My Street is Your Street
Litter affects everyone from residents, to local businesses, to visitors that may only be in Southend for a few hours. And in terms of the wider environmental impact, it can end up on our beaches and blown into the estuary and the sea beyond. Its impact on land and marine life can be far reaching and devastating.
We are all responsible to become part of the solution and play a proactive role in making sure that littering doesn’t happen.

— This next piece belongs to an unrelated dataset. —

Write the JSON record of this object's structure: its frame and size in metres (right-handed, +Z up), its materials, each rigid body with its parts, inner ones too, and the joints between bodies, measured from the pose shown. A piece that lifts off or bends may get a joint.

Remember that my street is your street and we all have to live, work and enjoy the spaces that we share. So let’s make sure we all respect and enjoy them together. And it doesn’t end on the High Street or Golden Mile, the same goes for our beaches, streets and parks and open spaces.
My Beach is your Beach
My beach is your beach is an extension of this campaign, launched to show all of our roles in making them welcoming and clean for everyone to enjoy. And because our beaches are the gateway to the Thames it is crucial that they are enjoyed responsibly. To support everyone who enjoys our beaches to do this we have rolled out the following initiatives:
- litter bin flags are in place on our busiest beaches to guide you to them
- our anti-littering teams hand out bags to beachgoers – these can then be put in the litter bins at the end of your stay
- we are also trialling sack dispensers at key locations so that visitors can also help themselves
- along the promenade you may see round floor stickers to mark where the bins are placed with a reminder of how littering is damaging our sea and wild life
- a number of businesses have joined the Re-fill Southend campaign – encouraging the re-filling of water bottles at their outlets
- in the rare event that you cannot find a litter bin nearby, please take it to the next one or home with you
Why is it so important not to litter?
According to some estimates, about 80% of the debris found in the marine environment comes from land-based activities - including littering
It is estimated that 1.15 to 2.41 million tonnes of plastic enters the world’s oceans each year from rivers. Plastic which has been thrown away as litter is included in this figure
The Great Pacific Garbage Patch has been steadily growing since the 1950s and is estimated to cover a surface area of 1.6 million square kilometres – that’s an area three times the size of France.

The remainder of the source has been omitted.